Move away from superstars?

It won't be much consolation to the NYCFC fans that they're getting a hefty down payment on the type of miserable experience longstanding fans of their rivals sum up in the phrase "that's so Metro". But this is what they've signed up for and, right now, those who run the team need to give them some compelling reason to stick around. 

The nearest they got to it on Saturday was a determined cameo from debutant Jack Harrison, buzzing around with intent despite the lost cause. He won't sell as many tickets and shirts as Pirlo but, then again, neither will results like this produced with superstars in the team. Villa, so often New York's one consistent bright spot, had an utterly anonymous game on Saturday and for as long as he plays for New York, will have to deal with photoshopped riffs on his No.7 shirt from gleeful Red Bulls fans.

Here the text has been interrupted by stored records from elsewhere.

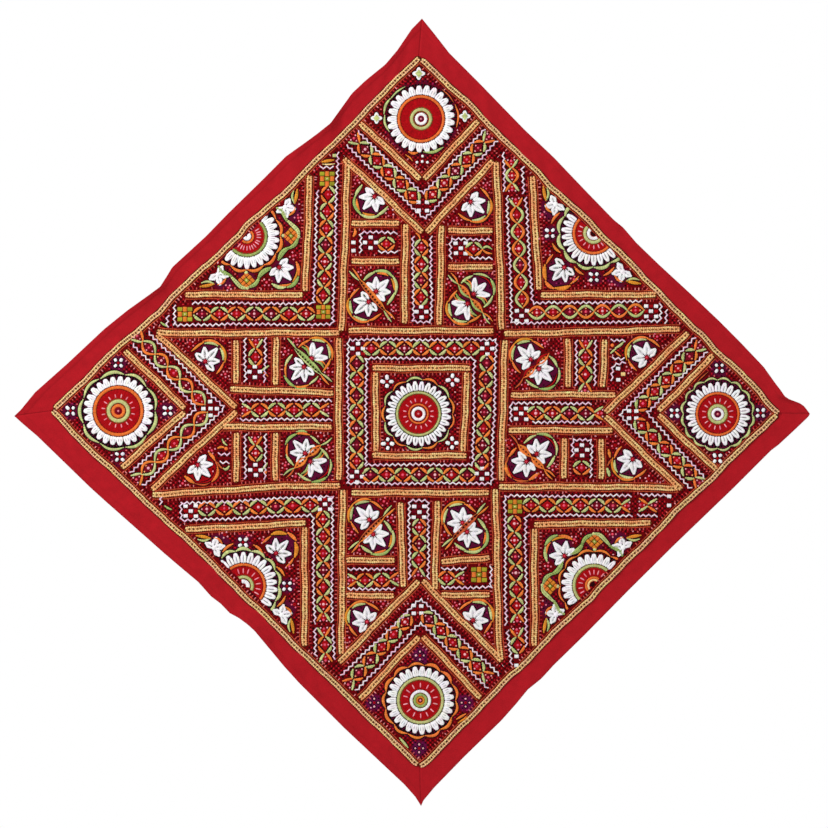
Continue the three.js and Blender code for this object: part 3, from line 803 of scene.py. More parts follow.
def plaid(x, z, size, turn=0, other="olive"):
    """Squares in two colours, three by three, with a pale knot in the middle."""
    step = size / 3
    sides = np.stack([polar((0, 0), turn, step), polar((0, 0), turn + 90, step)])
    for i, j in THREE_BY_THREE:
        mid = (x, z) + np.array([[i, j]]) @ sides
        odd = (i + j) % 2
        if odd or i and other == "ochre":
            colour = yarn("ochre", 0.9)
        else:
            colour = yarn("olive") * rng.uniform(0.9, 1.5)
        block(*mid[0], step * 0.92, colour, turn + 90 * odd)
    dot((x, z), 1.4, "green", 0.8, 0.9)


def knots(x, z, gap, radius, colour, turn, stretch=1.25):
    """Four satin knots around a red point."""
    for angle in turn + 90 * np.arange(4):
        dot(polar((x, z), angle, gap), radius * rng.uniform(0.86, 1.05), colour, 0.9, 0.5, fills,
            angle + rng.uniform(-25, 25), stretch * rng.uniform(0.85, 1.15))
        # a black lens wider than each knot: its outline, widened into painted shade around it
        reach = radius + 1.6
        outlines_and_shade.spokes((x, z), angle, gap - reach, gap + reach, 2 * radius + 3, 0.3, "black", 0.05, "lens")
    disc((x, z), 2.0, "red")


def bookmark():
    """How many blocks of stitches each thread has so far."""
    return {thread: {shape: len(blocks) for shape, blocks in thread.sewn.items()} for thread in Thread.every}


def trim(depth, marks):
    """Takes out the stitches sewn since the marks were made that lie behind a line."""
    for thread in Thread.every:
        for shape, blocks in thread.sewn.items():
            for i in range(marks[thread].get(shape, 0), len(blocks)):
                s = blocks[i]
                a, b = depth(s[:, 0:2]), depth(s[:, 2:4])
                blocks[i] = s[(a + b > 0) & (np.minimum(a, b) > -3)]


DARKER = {"green": "leaf", "orange": "brown", "white": "deep", "sage": "leaf"}
# A medallion's petals by style: share of the room at their tips, length of the rounded end.
PETALS = {"fat": (0.42, 4.0), "loop": (0.36, 3.6), "pointed": (0.46, 4.5)}


def medallion_petal(c, angle, r0, r1, base, tip, style, slot):
    """A white petal from the inner radius to the outer one; base and tip are its room at both."""
    out = heading(angle)
    top = r1 + rng.uniform(-0.7, 0.7)
    share, drop = PETALS[style]
    wide = base * 0.54 + tip * share

    def at(r, off):
        return np.array(c) + out * r + left_of(out) * off

    def fill(a, b, width, level):
        petals.sew(a, b, width, 0.8, "white", level, "bead", 0.03)

    def vein(a, b, width, height, shade, level, vary):
        petals.sew(a, b, width, height, TINT["grey"] * shade, level, "tick", vary)

    fill(at(r0 - 0.6, 0), at(top, 0), wide * 0.5, 0.5)
    for k in (-1, 1):
        fill(at(r0 - 0.6, k * base * 0.28), at(top - drop, k * wide * 0.29), wide * 0.46, 0.45)
        fill(at(top - drop - 3, k * wide * 0.30), at(top - 0.4, k * wide * 0.07), wide * 0.40, 0.5)
    if style == "loop":
        vein(at(r0 + 0.6, 0), at(top - 3.4, 0), wide * 0.19, 0.3, slot, 1.15, 0.3)
    else:
        for k in (-1, 1):
            vein(at(r0 + 2.5, k * base * 0.2), at(top - 4, k * wide * 0.22), 0.7, 0.4, 0.7, 1.1, 0.15)


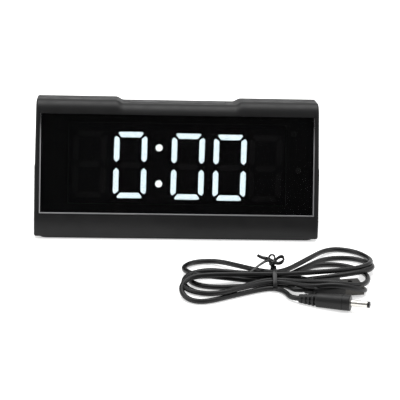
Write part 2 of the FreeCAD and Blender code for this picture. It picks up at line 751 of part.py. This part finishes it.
def make_barrel_plug():
    """The plug for the clock's socket: moulded body, plated barrel and insulating tip."""
    way = heading(PLUG_TURN, PLUG_PITCH)
    spot = FreeCAD.Placement(PLUG_START, FreeCAD.Rotation(Vector(0, 0, 1), way))
    relief = Part.makeCone(2.2, 3.7, 10.0)
    body = Part.makeCone(3.7, PLUG_R, 13.5, Vector(0, 0, 10.0))
    collar = Part.makeCylinder(PLUG_R, 4.0, Vector(0, 0, 23.5))
    collar = collar.makeFillet(0.6, [e for e in collar.Edges if e.BoundBox.ZMin > 27.4])
    whole = relief.fuse(body).fuse(collar)
    groove = Part.makeCylinder(PLUG_R + 1, 0.35, Vector(0, 0, 23.3))
    groove = groove.cut(Part.makeCylinder(PLUG_R - 0.25, 0.35, Vector(0, 0, 23.3)))
    whole = whole.cut(groove)
    for i in range(4):
        ring = Part.makeCylinder(PLUG_R + 1, 1.1, Vector(0, 0, 1.6 + i * 2.2))
        ring = ring.cut(Part.makeCylinder(1.9, 1.1, Vector(0, 0, 1.6 + i * 2.2)))
        spine = 0.9 if i % 2 else 1.0
        keep = Part.makeBox(20, spine * 2, 20, Vector(-10, -spine, -2))
        whole = whole.cut(ring.cut(keep))
    whole = whole.cut(Part.makeCylinder(1.0, 3.0, Vector(0, 0, 24.5)))
    barrel = Part.makeCylinder(1.75, 11.8, Vector(0, 0, 24.5))
    whole = whole.cut(barrel)
    barrel = barrel.cut(Part.makeCylinder(1.15, 11.8, Vector(0, 0, 24.5)))
    tip = Part.makeCylinder(1.7, 1.3, Vector(0, 0, 36.3))
    tip = tip.fuse(Part.makeCylinder(1.15, 11.8, Vector(0, 0, 24.5)))
    tip = tip.cut(Part.makeCylinder(0.65, 9.6, Vector(0, 0, 28.0)))
    nodes = {
        "dc_plug_body": whole,
        "dc_plug_barrel": barrel,
        "dc_plug_tip": tip.removeSplitter(),
    }
    for solid in nodes.values():
        solid.Placement = spot
    return nodes


def make_usb_plug():
    """The plug at the lead's other end, its mouth towards +X."""
    half_l, half_w, half_t = USB_HALF
    mouth = half_l + USB_SHELL
    body = rounded_box((-half_l, half_l), (-half_w, half_w), (-half_t, half_t), 1.6, "x")
    body = body.fuse(Part.makeCone(2.6, 1.9, USB_RELIEF, Vector(-half_l, 0, 0), Vector(-1, 0, 0)))
    shell = box((half_l - 5.0, mouth), (-6.0, 6.0), (-2.25, 2.25))
    body = body.cut(shell)
    hollow = box((half_l - 4.7, mouth), (-5.7, 5.7), (-1.95, 1.95))
    tongue = box((half_l - 4.7, mouth - 1.0), (-5.6, 5.6), (-1.9, 0.0))
    metal = shell.cut(hollow)
    for side in (-2.5, 2.5):
        metal = metal.cut(box((half_l + 4.0, half_l + 6.2), (side - 1.1, side + 1.1), (1, 3)))
    nodes = {
        "usb_plug_body": body.removeSplitter(),
        "usb_plug_shell": metal,
        "usb_plug_tongue": tongue,
    }
    for name, solid in nodes.items():
        solid.rotate(Vector(0, 0, 0), Vector(0, 0, 1), USB_TURN)
        solid.translate(USB_MIDDLE)
    return nodes


HANK_OUTLINE = [
    (44, -79.5),
    (32, -64),
    (20, -57.5),
    (8, -59),
    (1, -67),
    (-1, -90),
    (-1.5, -106),
    (4, -116),
    (13, -118),
    (30, -108),
    (45, -97),
    (53.5, -97),
    (64, -97.5),
    (67, -106.5),
    (80, -107.0),
    (94, -104.5),
    (101, -97),
    (104, -84),
    (108.5, -68),
    (108.5, -52),
    (100, -39),
    (89, -37),
    (76, -43),
    (64, -63),
    (56, -79.5),
]


def make_hank():
    """The folded bundle's outer shape: two fans of loops drawn together at the tie."""
    hank = prism([(x, y, 0) for x, y in HANK_OUTLINE], (0, 0, HANK_TOP))
    upper = [e for e in hank.Edges if e.BoundBox.ZMin > HANK_TOP - 0.01]
    hank = hank.makeChamfer(1.5, upper)
    hank = hank.cut(usb_space())
    return hank.cut(box(TIE_X, (-200, 0), (-1, TIE_THICK)))


def make_tie(hank):
    middle = (TIE_X[0] + TIE_X[1]) / 2
    slice_box = box(TIE_X, (-120, -60), (TIE_THICK, 20))
    core = hank.common(slice_box)
    bounds = core.BoundBox
    y = (bounds.YMin - TIE_THICK, bounds.YMax + TIE_THICK)
    band = box(TIE_X, y, (0, bounds.ZMax + TIE_THICK)).cut(core)
    top = bounds.ZMax + TIE_THICK
    knot = rod(1.0, (middle, -84.0, top + 1.0), (middle, -76.0, top - 2.4))
    tail = rod(0.8, (middle - 0.5, -79.0, top + 0.4), (middle - 15.0, -86.5, top + 0.4))
    return band.fuse(knot.cut(core)).fuse(tail.cut(hank)).removeSplitter()


def bent_tube(points, radius):
    """Straight runs joined by tangent arcs, each as large as its two runs allow."""
    corners = [Vector(*p) for p in points]
    edges = []
    start = corners[0]
    length = 0.0
    radii = []
    for before, here, after in zip(corners, corners[1:], corners[2:]):
        into = (here - before).normalize()
        out = (after - here).normalize()
        turn = into.getAngle(out)
        shorter = min((here - before).Length, (after - here).Length)
        cut = 0.45 * shorter
        bend = cut / math.tan(turn / 2)
        first = here - into * cut
        last = here + out * cut
        middle = (out - into).normalize()
        centre = here + middle * (bend / math.cos(turn / 2))
        edges.append(Part.LineSegment(start, first).toShape())
        edges.append(Part.Arc(first, centre - middle * bend, last).toShape())
        length += (first - start).Length + bend * turn
        radii.append(round(bend, 1))
        start = last
    edges.append(Part.LineSegment(start, corners[-1]).toShape())
    length += (corners[-1] - start).Length
    path = Part.Wire(edges)
    ring = Part.Wire(Part.Circle(corners[0], corners[1] - corners[0], radius).toShape())
    tube = path.makePipeShell([ring], True, True)
    wanted = math.pi * radius * radius * length
    print("tube", round(length, 1), "mm, radii", radii, "volume", round(tube.Volume / wanted, 4))
    return tube


def make_lead():
    """The stretch from the hank's waist to the barrel plug, and the one to the other plug."""
    inside_plug = PLUG_START + heading(PLUG_TURN, PLUG_PITCH) * 0.6
    corners = [(46.0, -95.4, 1.5), (53.4, -97.4, 1.6), (55.8, -109.0, 1.9), tuple(inside_plug)]
    lead = bent_tube(corners, CORD_R)
    leave = USB_MIDDLE - heading(USB_TURN) * (USB_HALF[0] + USB_RELIEF)
    corners = [tuple(leave), (59.4, -103.2, 3.4), (55.9, -97.0, 3.0), (55.5, -85.0, 2.6)]
    tail = bent_tube(corners, CORD_R)
    return lead, tail


def usb_space():
    """Room round the second plug, which lies under the loops."""
    half_l, half_w, half_t = USB_HALF
    back = half_l + USB_RELIEF + 0.4
    front = half_l + USB_SHELL + 0.4
    room = box((-back, front), (-half_w - 0.2, half_w + 0.2), (-half_t - 1, half_t + 0.2))
    room.rotate(Vector(0, 0, 0), Vector(0, 0, 1), USB_TURN)
    room.translate(USB_MIDDLE)
    return room


def make_cable():
    nodes = make_barrel_plug()
    nodes.update(make_usb_plug())
    hank = make_hank()
    lead, tail = make_lead()
    nodes["cord_lead"] = lead.cut(hank).cut(nodes["dc_plug_body"])
    nodes["cord_tail"] = tail.cut(hank).cut(nodes["usb_plug_body"])
    nodes["cord_hank"] = hank
    nodes["cord_tie"] = make_tie(hank).cut(nodes["cord_lead"])
    return nodes


# ---- everything ---------------------------------------------------------------------


def build():
    shells = make_shells()
    nodes = {
        "lower_shell": make_lower(shells["lower_shell"]),
        "upper_shell": make_upper(shells["upper_shell"]),
        "display_lens": make_lens(),
        "rear_panel": make_panel(),
        "battery_door": make_door(),
        "display_cable": make_ribbon(),
    }
    for made in (
        make_display(),
        make_boards(),
        make_battery(),
        make_buttons(),
        make_slide_switch(),
        make_snooze(),
        make_fasteners(),
        make_cable(),
    ):
        nodes.update(made)
    return nodes


for node, shape in build().items():
    if not shape.isValid():
        print("not valid:", node)
    shape.exportStep("parts/" + node + ".step")
    print(node, round(shape.Volume, 1), len(shape.Solids))
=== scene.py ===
import bpy
import json
import math

from mathutils import Matrix, Vector


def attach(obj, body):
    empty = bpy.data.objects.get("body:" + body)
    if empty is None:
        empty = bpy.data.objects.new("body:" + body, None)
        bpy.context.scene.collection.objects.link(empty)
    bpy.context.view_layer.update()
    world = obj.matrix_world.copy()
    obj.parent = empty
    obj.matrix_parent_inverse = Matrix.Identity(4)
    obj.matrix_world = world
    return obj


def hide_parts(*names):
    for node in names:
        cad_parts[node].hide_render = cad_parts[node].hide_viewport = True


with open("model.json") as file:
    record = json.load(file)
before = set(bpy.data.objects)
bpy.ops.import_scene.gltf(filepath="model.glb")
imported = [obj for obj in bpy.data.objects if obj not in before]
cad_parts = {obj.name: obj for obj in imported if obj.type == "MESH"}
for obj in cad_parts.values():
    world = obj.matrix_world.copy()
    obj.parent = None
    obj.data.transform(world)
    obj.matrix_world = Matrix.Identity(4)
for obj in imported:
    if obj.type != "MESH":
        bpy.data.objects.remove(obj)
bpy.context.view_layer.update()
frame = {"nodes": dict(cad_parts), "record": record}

MM = 0.001

# ---- camera ---------------------------------------------------------------------------

AIM = Vector((14.17, 0.0, 15.87)) * MM
AZIMUTH = math.radians(-3.357)
ELEVATION = math.radians(20.0)
ROLL = math.radians(1.914)
DISTANCE = 0.9
FOCAL_MM = 138.5
SENSOR_MM = 36.0

back = Vector((
    math.sin(AZIMUTH) * math.cos(ELEVATION),
    -math.cos(AZIMUTH) * math.cos(ELEVATION),
    math.sin(ELEVATION),
))
level = Vector((math.cos(AZIMUTH), math.sin(AZIMUTH), 0.0))
upright = back.cross(level)
right = level * math.cos(ROLL) + upright * math.sin(ROLL)
up = upright * math.cos(ROLL) - level * math.sin(ROLL)
lens = bpy.data.cameras.new("camera")
lens.lens = FOCAL_MM
lens.sensor_width = SENSOR_MM
lens.clip_start = 0.05
lens.clip_end = 50.0
camera = bpy.data.objects.new("camera", lens)
bpy.context.scene.collection.objects.link(camera)
turn = Matrix((right, up, back)).transposed()
camera.matrix_world = Matrix.Translation(AIM + back * DISTANCE) @ turn.to_4x4()
bpy.context.scene.camera = camera

# ---- material nodes -------------------------------------------------------------------

materials = {}


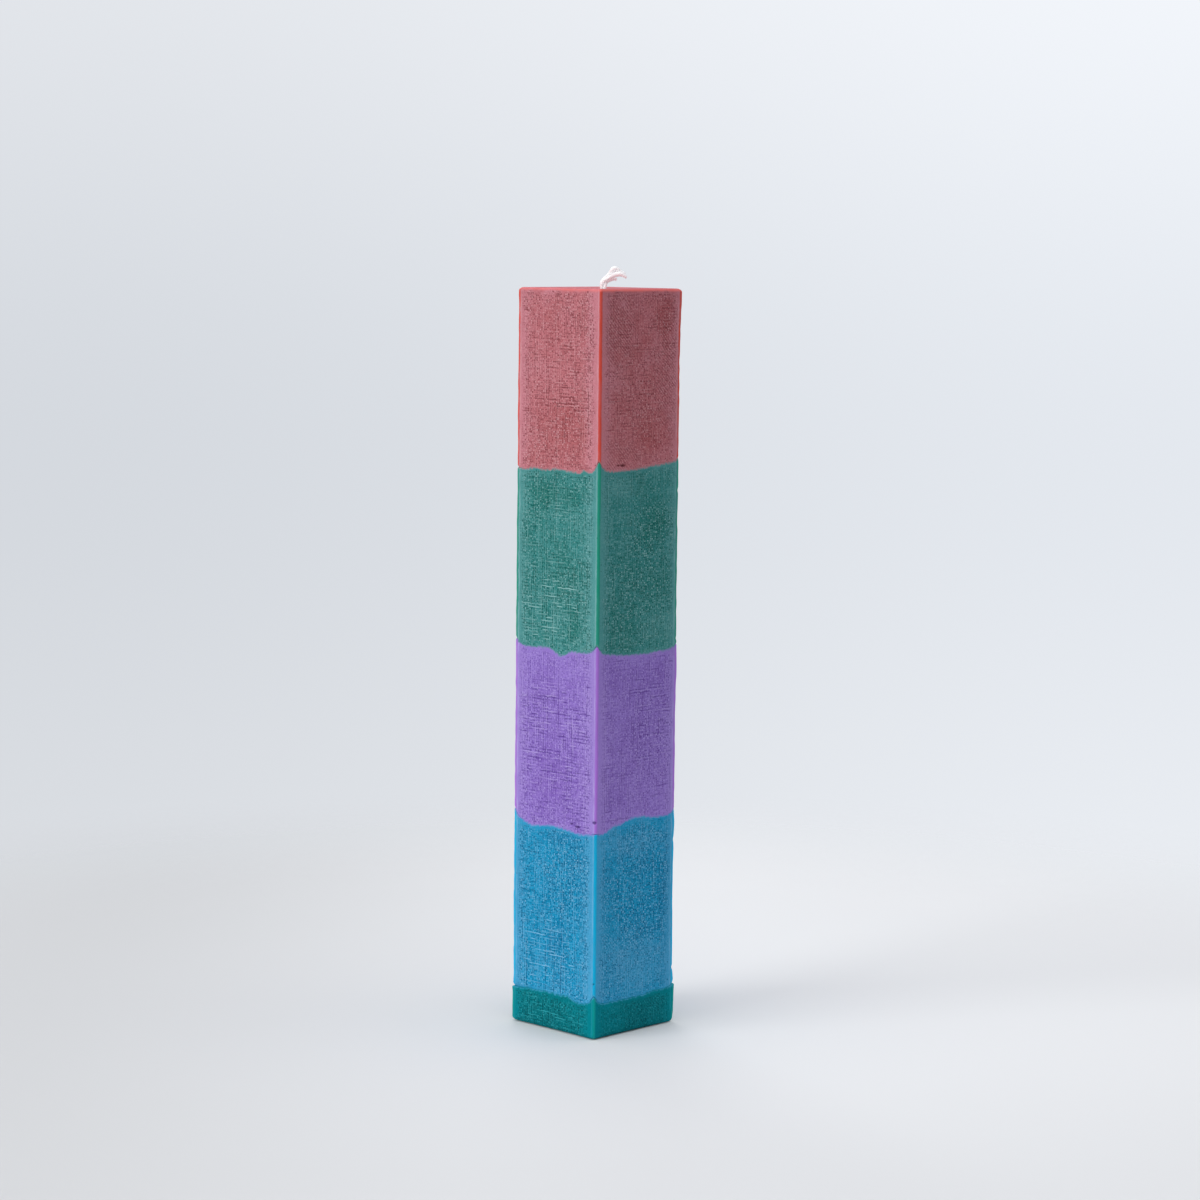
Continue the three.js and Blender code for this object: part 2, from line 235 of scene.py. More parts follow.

For this writer it was a surreal afternoon on top of an intense morning, and the two events will forever be conflated in my memory. By Saturday night, wanting to make some sense of that and feeling that it might have been what Harry would have wanted, I texted my friend Steve. He's a charter NYCFC season-ticket holder who'd also been at Harry's memorial before the game. I knew he'd be fuming. I typed "Are you OK?" 

He knew what I was talking about, and it wasn’t Harry.